[start DATA]

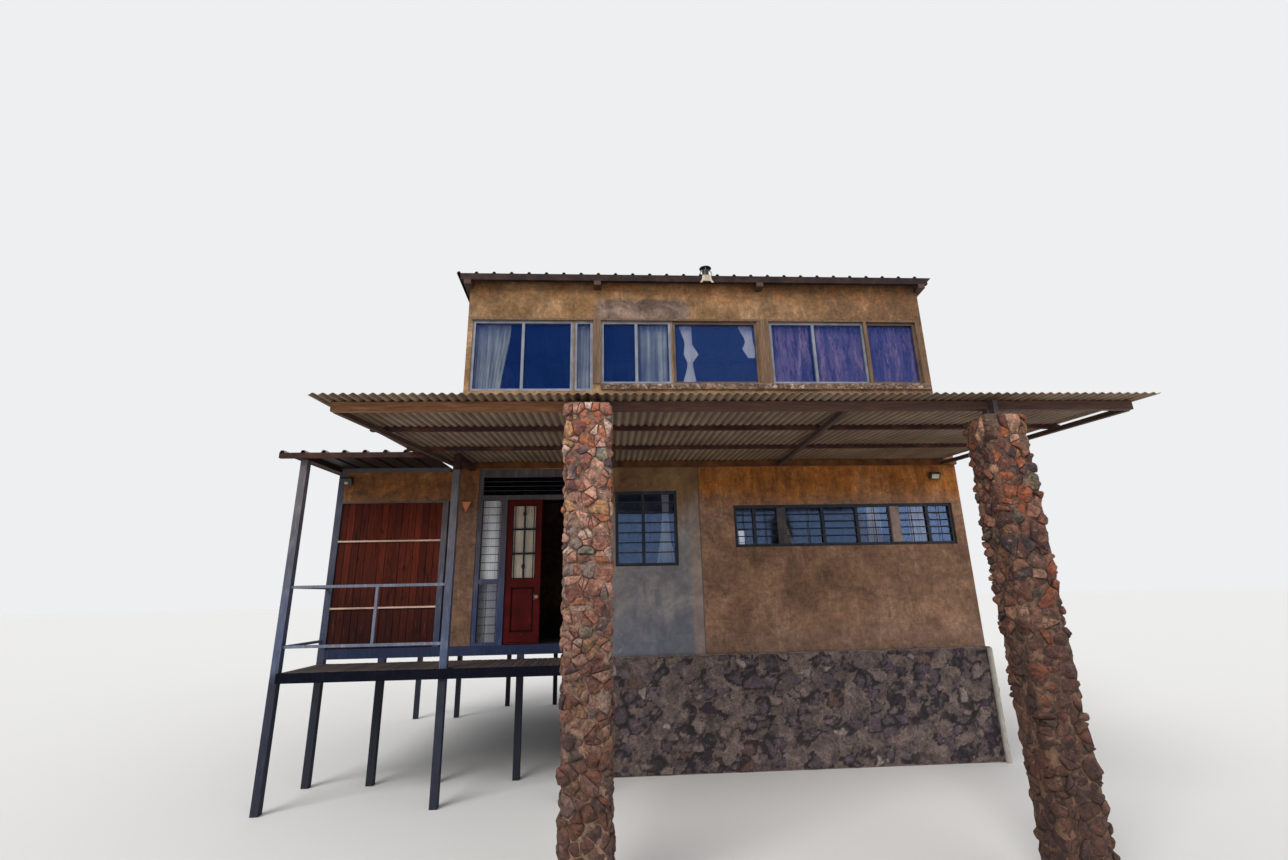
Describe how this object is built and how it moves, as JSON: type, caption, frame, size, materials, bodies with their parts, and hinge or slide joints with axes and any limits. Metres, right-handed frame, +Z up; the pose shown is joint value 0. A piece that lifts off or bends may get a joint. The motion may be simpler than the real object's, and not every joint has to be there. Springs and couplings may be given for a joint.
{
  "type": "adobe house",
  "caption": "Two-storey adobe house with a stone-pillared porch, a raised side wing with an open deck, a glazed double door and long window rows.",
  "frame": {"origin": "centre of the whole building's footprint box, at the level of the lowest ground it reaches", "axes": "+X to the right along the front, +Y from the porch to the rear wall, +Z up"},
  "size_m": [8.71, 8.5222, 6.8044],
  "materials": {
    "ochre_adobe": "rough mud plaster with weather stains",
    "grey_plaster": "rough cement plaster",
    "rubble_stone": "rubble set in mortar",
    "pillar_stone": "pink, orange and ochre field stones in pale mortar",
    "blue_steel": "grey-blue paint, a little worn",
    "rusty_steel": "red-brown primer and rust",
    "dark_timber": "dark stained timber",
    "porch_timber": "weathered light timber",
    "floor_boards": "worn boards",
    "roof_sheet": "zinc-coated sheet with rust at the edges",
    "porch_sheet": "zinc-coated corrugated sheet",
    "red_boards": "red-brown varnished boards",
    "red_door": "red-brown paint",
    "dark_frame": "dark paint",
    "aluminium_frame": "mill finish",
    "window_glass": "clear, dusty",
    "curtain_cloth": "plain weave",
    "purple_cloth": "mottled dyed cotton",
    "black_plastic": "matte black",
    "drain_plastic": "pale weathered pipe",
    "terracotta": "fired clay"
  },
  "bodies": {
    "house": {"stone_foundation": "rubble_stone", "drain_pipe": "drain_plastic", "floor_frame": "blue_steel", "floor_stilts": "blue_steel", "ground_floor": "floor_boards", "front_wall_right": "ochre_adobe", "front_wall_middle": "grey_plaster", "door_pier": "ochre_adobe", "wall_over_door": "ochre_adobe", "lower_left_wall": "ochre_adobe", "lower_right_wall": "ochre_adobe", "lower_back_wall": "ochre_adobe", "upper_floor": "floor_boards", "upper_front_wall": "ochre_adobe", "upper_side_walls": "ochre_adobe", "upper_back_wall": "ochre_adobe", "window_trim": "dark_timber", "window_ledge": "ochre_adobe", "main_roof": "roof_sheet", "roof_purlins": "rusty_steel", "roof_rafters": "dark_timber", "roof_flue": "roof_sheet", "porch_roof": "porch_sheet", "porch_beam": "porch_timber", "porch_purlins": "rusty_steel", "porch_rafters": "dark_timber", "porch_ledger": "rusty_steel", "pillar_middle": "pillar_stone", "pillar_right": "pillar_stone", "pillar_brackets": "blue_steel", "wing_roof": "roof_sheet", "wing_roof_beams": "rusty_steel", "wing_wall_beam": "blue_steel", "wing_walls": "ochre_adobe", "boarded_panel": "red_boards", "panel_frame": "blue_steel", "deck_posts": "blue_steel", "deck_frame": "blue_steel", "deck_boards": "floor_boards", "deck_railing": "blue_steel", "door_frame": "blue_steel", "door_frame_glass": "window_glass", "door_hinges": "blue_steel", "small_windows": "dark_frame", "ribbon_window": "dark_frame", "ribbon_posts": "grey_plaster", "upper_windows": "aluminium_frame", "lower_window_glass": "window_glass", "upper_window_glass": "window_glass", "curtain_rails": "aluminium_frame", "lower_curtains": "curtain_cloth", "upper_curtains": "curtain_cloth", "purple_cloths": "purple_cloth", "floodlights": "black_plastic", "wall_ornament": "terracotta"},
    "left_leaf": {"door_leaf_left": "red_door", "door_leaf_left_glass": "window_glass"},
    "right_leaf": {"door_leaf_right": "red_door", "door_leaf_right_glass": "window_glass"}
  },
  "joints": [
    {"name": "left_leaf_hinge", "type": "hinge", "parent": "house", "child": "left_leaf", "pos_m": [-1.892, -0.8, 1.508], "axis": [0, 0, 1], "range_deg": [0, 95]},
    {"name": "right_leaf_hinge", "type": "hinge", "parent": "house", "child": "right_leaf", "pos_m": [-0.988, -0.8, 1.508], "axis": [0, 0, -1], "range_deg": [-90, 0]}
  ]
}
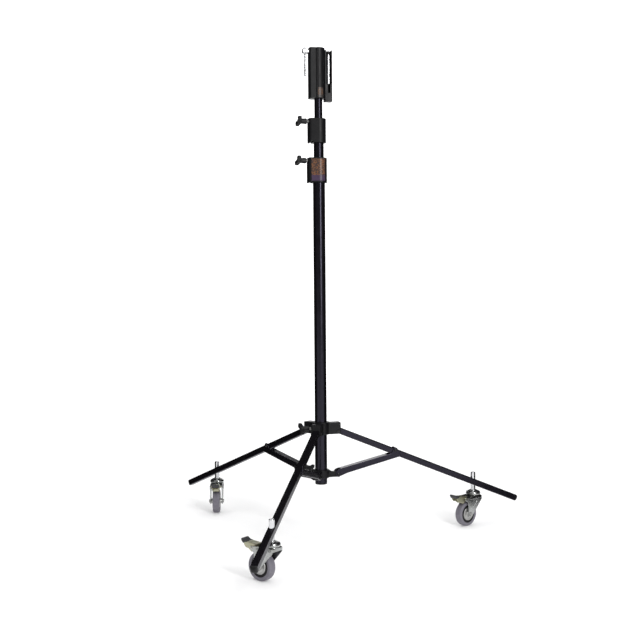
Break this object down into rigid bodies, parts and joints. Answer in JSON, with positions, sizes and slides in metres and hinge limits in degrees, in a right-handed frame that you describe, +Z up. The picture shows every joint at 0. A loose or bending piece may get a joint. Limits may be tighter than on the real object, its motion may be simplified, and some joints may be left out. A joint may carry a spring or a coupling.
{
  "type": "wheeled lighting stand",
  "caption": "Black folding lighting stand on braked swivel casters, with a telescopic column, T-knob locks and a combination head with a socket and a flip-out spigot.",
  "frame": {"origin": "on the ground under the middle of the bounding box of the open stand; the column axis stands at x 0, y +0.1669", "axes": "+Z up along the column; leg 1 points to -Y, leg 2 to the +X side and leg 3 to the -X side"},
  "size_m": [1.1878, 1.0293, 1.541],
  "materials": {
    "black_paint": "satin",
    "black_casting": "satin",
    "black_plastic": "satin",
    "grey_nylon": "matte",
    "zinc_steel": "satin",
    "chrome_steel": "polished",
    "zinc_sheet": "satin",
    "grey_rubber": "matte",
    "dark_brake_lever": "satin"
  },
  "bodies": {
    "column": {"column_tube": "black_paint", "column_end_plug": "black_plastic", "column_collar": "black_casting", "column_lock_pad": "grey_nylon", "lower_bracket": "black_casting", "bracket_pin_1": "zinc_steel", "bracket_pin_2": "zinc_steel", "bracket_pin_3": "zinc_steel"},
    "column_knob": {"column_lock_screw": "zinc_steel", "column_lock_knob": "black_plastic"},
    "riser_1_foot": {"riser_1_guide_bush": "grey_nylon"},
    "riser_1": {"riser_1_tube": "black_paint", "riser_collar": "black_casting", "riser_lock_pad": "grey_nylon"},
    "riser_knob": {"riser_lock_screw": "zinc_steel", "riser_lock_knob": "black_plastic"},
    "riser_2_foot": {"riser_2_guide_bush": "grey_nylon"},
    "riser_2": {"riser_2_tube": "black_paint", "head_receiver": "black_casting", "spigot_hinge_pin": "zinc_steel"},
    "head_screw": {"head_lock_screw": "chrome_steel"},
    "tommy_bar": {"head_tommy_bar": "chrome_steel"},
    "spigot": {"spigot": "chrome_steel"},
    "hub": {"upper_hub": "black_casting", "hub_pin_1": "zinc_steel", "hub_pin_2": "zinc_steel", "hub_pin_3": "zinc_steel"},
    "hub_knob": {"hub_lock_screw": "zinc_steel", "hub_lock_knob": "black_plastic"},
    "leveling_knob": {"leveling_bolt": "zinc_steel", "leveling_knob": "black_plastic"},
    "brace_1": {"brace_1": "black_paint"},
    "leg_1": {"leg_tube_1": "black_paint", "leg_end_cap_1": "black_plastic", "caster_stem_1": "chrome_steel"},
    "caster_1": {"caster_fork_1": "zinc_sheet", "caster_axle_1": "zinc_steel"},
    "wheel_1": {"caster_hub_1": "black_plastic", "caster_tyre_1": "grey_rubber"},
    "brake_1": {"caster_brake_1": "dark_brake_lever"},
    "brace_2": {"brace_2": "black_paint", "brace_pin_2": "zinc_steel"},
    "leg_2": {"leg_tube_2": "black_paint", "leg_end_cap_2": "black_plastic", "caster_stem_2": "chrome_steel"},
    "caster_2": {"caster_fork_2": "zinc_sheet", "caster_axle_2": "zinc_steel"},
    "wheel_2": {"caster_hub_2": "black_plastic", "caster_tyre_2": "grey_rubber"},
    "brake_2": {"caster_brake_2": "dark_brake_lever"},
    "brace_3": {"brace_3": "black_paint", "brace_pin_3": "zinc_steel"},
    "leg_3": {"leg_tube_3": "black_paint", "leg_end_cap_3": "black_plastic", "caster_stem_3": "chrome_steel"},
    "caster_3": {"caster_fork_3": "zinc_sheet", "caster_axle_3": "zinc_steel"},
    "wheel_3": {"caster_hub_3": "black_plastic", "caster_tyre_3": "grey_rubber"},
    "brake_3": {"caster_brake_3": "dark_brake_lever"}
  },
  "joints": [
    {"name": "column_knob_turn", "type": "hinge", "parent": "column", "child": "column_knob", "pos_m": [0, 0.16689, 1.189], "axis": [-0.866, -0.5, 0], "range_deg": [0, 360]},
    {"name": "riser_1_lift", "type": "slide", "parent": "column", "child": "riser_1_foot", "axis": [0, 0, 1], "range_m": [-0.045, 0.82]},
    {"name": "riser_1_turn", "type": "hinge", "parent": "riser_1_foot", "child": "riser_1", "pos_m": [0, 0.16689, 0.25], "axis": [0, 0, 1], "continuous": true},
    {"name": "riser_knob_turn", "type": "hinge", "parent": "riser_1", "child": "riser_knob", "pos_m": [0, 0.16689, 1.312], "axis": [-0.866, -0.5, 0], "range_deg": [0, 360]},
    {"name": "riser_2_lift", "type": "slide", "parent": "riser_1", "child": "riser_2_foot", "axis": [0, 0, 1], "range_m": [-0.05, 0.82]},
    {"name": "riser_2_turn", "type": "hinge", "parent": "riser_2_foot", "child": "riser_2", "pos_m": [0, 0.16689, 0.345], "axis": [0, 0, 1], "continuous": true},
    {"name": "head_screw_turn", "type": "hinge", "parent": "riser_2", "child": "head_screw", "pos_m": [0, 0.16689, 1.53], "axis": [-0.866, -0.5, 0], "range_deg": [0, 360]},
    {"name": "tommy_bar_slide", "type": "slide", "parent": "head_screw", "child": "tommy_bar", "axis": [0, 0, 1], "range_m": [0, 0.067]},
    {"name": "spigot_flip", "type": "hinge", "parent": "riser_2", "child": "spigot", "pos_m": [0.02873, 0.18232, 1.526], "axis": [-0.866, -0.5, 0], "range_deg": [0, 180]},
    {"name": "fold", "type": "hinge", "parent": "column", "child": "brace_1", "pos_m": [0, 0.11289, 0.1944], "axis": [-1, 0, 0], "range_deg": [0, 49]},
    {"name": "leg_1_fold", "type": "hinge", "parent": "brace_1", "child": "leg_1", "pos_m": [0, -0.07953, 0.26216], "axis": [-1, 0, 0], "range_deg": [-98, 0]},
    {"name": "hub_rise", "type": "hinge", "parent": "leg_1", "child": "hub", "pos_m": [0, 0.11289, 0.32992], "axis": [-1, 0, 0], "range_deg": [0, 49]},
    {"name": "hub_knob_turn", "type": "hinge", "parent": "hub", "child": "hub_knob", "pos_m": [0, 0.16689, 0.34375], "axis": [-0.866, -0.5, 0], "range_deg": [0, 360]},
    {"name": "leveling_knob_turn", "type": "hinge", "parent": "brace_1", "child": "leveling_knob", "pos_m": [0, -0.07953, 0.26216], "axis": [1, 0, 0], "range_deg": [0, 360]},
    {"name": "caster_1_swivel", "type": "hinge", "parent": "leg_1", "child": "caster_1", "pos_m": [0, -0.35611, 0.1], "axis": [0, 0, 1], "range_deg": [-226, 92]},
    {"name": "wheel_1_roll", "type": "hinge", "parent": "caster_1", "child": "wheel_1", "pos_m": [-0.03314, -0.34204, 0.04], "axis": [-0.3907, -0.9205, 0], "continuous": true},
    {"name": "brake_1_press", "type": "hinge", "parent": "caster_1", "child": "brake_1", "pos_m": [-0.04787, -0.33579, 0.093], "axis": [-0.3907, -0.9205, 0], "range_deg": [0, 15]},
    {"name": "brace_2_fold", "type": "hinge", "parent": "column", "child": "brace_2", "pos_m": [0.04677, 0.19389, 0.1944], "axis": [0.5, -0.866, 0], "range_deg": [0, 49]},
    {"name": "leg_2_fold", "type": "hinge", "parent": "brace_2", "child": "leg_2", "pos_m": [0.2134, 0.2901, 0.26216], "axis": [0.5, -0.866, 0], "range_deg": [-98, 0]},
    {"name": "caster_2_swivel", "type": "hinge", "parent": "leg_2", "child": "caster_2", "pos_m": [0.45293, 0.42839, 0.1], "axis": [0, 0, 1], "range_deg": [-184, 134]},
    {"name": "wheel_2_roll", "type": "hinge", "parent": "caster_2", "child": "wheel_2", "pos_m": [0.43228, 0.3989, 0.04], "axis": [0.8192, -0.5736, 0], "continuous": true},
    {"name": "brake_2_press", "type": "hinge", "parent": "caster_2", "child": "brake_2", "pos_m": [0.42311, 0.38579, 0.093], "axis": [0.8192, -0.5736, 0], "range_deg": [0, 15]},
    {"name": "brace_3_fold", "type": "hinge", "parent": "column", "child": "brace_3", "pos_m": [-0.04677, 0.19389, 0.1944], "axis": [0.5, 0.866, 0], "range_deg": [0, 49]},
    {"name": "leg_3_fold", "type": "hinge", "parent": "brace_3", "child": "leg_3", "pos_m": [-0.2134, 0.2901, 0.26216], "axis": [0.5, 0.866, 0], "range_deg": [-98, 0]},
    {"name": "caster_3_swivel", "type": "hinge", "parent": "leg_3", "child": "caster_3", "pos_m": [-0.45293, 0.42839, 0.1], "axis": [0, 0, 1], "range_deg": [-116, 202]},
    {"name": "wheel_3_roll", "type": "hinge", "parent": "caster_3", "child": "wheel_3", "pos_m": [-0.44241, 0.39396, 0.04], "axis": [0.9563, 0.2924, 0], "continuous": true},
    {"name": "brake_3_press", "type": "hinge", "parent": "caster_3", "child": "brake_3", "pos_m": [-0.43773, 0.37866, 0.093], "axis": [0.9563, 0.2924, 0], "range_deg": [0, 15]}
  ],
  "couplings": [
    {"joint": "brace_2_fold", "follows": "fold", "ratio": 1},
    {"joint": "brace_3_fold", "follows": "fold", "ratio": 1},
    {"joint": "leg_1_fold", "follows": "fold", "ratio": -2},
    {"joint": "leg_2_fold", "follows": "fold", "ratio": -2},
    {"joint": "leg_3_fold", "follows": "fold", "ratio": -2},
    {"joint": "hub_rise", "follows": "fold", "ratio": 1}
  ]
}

[end DATA]

▶ TASK PROMPT
Search the listing for the word "bodies". Copy every line in which it occurs.

▶ EXERCISE RESULT
Describe how this object is built and how it moves, as JSON: type, caption, frame, size, materials, bodies with their parts, and hinge or slide joints with axes and any limits. Metres, right-handed frame, +Z up; the pose shown is joint value 0. A piece that lifts off or bends may get a joint. The motion may be simpler than the real object's, and not every joint has to be there. Springs and couplings may be given for a joint.
  "bodies": {
Break this object down into rigid bodies, parts and joints. Answer in JSON, with positions, sizes and slides in metres and hinge limits in degrees, in a right-handed frame that you describe, +Z up. The picture shows every joint at 0. A loose or bending piece may get a joint. Limits may be tighter than on the real object, its motion may be simplified, and some joints may be left out. A joint may carry a spring or a coupling.
  "bodies": {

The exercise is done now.